Despite recent marginally high-profile claims that allegedly unscrupulous individuals were taking advantage of the claims process related to the massive 2010 environmental disaster in the Gulf of Mexico, a federal judge in New Orleans on Wednesday rejected the attempts of BP plc (BP) to suspend settlement payments to residents of the Southern US coastline affected by the oil spill.
US District Judge Carl Barbier said that the results of an internal investigation by the claims administrator’s office found that there was no substance to allegations made by the world's fifth largest oil major that an employee, or several employees, were helping to submit fraudulent claims in return for a cut of the settlement money.

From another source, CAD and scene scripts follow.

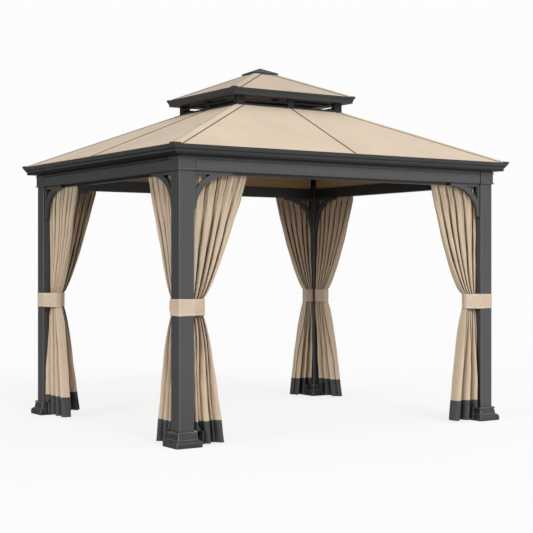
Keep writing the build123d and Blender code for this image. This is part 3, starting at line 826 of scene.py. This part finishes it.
def bead(name, lines, radius, material):
    """Low rounded beads that lie along straight lines on the roof."""
    verts, faces = [], []
    count, arc = 25, 7
    for start, stop, lift in lines:
        start, stop, lift = Vector(start), Vector(stop), Vector(lift).normalized()
        side = (stop - start).normalized().cross(lift).normalized()
        for number in range(count):
            share = number / (count - 1)
            centre = start.lerp(stop, share)
            wobble = 1 + 0.12 * math.sin(number * 1.9) + 0.07 * math.sin(number * 4.3)
            first = len(verts)
            for step in range(arc):
                angle = math.pi * step / (arc - 1)
                verts.append(
                    centre
                    + side * math.cos(angle) * radius * wobble
                    + lift * (math.sin(angle) * radius * 0.90 + 0.0002)
                )
            if number:
                for step in range(arc - 1):
                    a = first - arc + step
                    faces.append((a, a + 1, a + arc + 1, a + arc))
                faces.append((first - arc, first, first + arc - 1, first - 1))
            else:
                faces.append(tuple(range(first, first + arc)))
        faces.append(tuple(range(len(verts) - 1, len(verts) - arc - 1, -1)))
    mesh = bpy.data.meshes.new(name)
    mesh.from_pydata([tuple(v) for v in verts], [], faces)
    mesh.polygons.foreach_set("use_smooth", np.ones(len(faces), bool))
    mesh.materials.append(material)
    mesh.update()
    piece = bpy.data.objects.new(name, mesh)
    bpy.context.scene.collection.objects.link(piece)
    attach(piece, "root")


def hip_lines(outer, inner, outer_z, inner_z, half_width, stop):
    """Lines on both sides of the hips of a roof, each with the normal of the face it lies on."""
    lines = []
    run = (outer[0] - inner[0], outer[1] - inner[1])
    length = math.hypot(*run)
    rise = inner_z - outer_z
    for signs in CORNERS.values():
        for axis in (0, 1):
            shift = half_width * length / run[1 - axis]
            ends = []
            for plan, height in ((outer, outer_z), (inner, inner_z)):
                point = [signs[0] * plan[0], signs[1] * plan[1], height]
                point[axis] -= signs[axis] * shift
                ends.append(Vector(point))
            lift = [0.0, 0.0, 1.0]
            lift[1 - axis] = signs[1 - axis] * rise / run[1 - axis]
            lines.append((ends[0].lerp(ends[1], 0.004), ends[0].lerp(ends[1], stop), lift))
    return lines


lower_hips = hip_lines(
    LOWER_EAVE, LOWER_RING, LOWER_EAVE_Z, LOWER_RING_Z, COVER_HALF_WIDTH, stop=0.996
)
upper_hips = hip_lines(
    UPPER_EAVE, UPPER_PEAK, UPPER_EAVE_Z, UPPER_PEAK_Z, COVER_HALF_WIDTH, stop=0.80
)
bead("hip_beads_lower", lower_hips, 0.0042, bead_shade_metal)
bead("hip_beads_upper", upper_hips, 0.0040, bead_shade_metal)


# Floor, light and camera


def seen_rays(tree):
    """One for the rays that see the pale backdrop, and one for the glossy rays among them."""
    rays = add(tree, "ShaderNodeLightPath")
    glossy = rays.outputs["Is Glossy Ray"]
    seen = maths(tree, "MAXIMUM", rays.outputs["Is Camera Ray"], rays.outputs["Is Transmission Ray"])
    return maths(tree, "MAXIMUM", seen, glossy), glossy


floor_mesh = bpy.data.meshes.new("floor")
floor_mesh.from_pydata([(-60, -60, 0), (60, -60, 0), (60, 60, 0), (-60, 60, 0)], [], [(0, 1, 2, 3)])
floor = bpy.data.objects.new("floor", floor_mesh)
bpy.context.scene.collection.objects.link(floor)
floor_material, tree, shader, output = blank("floor")
shader.inputs["Base Color"].default_value = rgb(0.46, 0.45, 0.44)
shader.inputs["Roughness"].default_value = 0.9
shader.inputs["Specular IOR Level"].default_value = 0.1
seen, glossy = seen_rays(tree)
place = add(tree, "ShaderNodeTexCoord").outputs["Object"]
mirrored = ramp(tree, dot(tree, place, (*BRIGHT_SIDE, 0.0)), -1.0, 3.0, 0.10, 0.80)
pale_level = blend(tree, glossy, rgb(0.79, 0.79, 0.79), mirrored)
shade = add(tree, "ShaderNodeBsdfDiffuse", {"Color": rgb(0.20, 0.20, 0.20)})
pale_part = add(tree, "ShaderNodeEmission", {"Color": pale_level, "Strength": 1.0})
shown = add(tree, "ShaderNodeAddShader", {0: pale_part.outputs[0], 1: shade.outputs[0]})
floor_mix = add(tree, "ShaderNodeMixShader", {0: seen, 1: shader.outputs[0], 2: shown.outputs[0]})
tree.links.new(floor_mix.outputs[0], output.inputs[0])
floor_mesh.materials.append(floor_material)

world = bpy.data.worlds.new("studio")
bpy.context.scene.world = world
world.use_nodes = True
tree = world.node_tree
tree.nodes.clear()
seen, glossy = seen_rays(tree)
way = add(tree, "ShaderNodeTexCoord").outputs["Generated"]
level = ramp(tree, dot(tree, way, (*BRIGHT_SIDE, 0.22)), -0.9, 0.95, 0.10, 1.0)
room = add(tree, "ShaderNodeBackground", {"Color": rgb(1.0, 1.0, 1.0), "Strength": level})
mirrored = blend(tree, glossy, rgb(1.0, 1.0, 1.0), level)
backdrop = add(tree, "ShaderNodeBackground", {"Color": rgb(0.98, 0.98, 0.98), "Strength": mirrored})
mixed = add(tree, "ShaderNodeMixShader", {0: seen, 1: room.outputs[0], 2: backdrop.outputs[0]})
add(tree, "ShaderNodeOutputWorld", {0: mixed.outputs[0]})


def sun(name, towards, strength, angle):
    lamp = bpy.data.lights.new(name, "SUN")
    lamp.energy = strength
    lamp.angle = math.radians(angle)
    made = bpy.data.objects.new(name, lamp)
    made.rotation_euler = Vector(towards).to_track_quat("Z", "Y").to_euler()
    bpy.context.scene.collection.objects.link(made)


sun("key", (-0.10, -0.85, 0.58), 1.10, 22)
sun("fill", (-0.95, -0.20, 0.28), 1.14, 35)

camera_data = bpy.data.cameras.new("camera")
camera_data.sensor_width = SENSOR
camera_data.lens = SENSOR * PHOTO_FOCAL / PHOTO_WIDTH
camera_data.shift_y = (PHOTO_CENTRE_Y - PHOTO_WIDTH / 2) / PHOTO_WIDTH
camera_data.clip_end = 200.0
camera = bpy.data.objects.new("camera", camera_data)
camera.location = CAMERA_PLACE
camera.rotation_euler = (math.pi / 2, 0.0, CAMERA_TURN)
bpy.context.scene.collection.objects.link(camera)
bpy.context.scene.camera = camera
bpy.context.scene.view_settings.view_transform = "Standard"
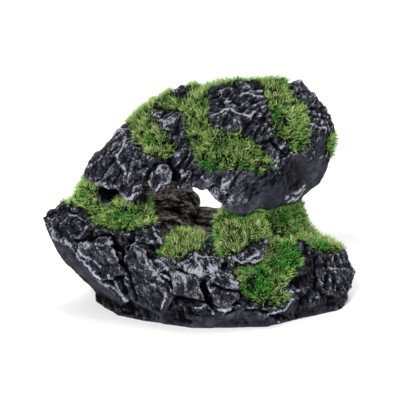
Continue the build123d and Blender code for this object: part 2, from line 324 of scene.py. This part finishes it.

BP had made a similar request in July, after the company had hired former FBI director Louis Freeh to look into one of the lawyers involved in the settlement payment program, but it had also been rejected by Barbier.
The company has been hobbled with the consequences of an explosion at its Deepwater Horizon well in 2010 that unleashed untold quantities of oil into the Gulf of Mexico, destroying homes, businesses, and ecosystems along the coastline. The company claims to have already paid out more than $4 billion in settlements as a result of the disaster, and has been struggling under the weight of legal fees.
More or less in keeping with the performance of other major integrated oil and gas companies, BP’s stock is up 3.4 percent in 2013, currently trading for $42.17 per share.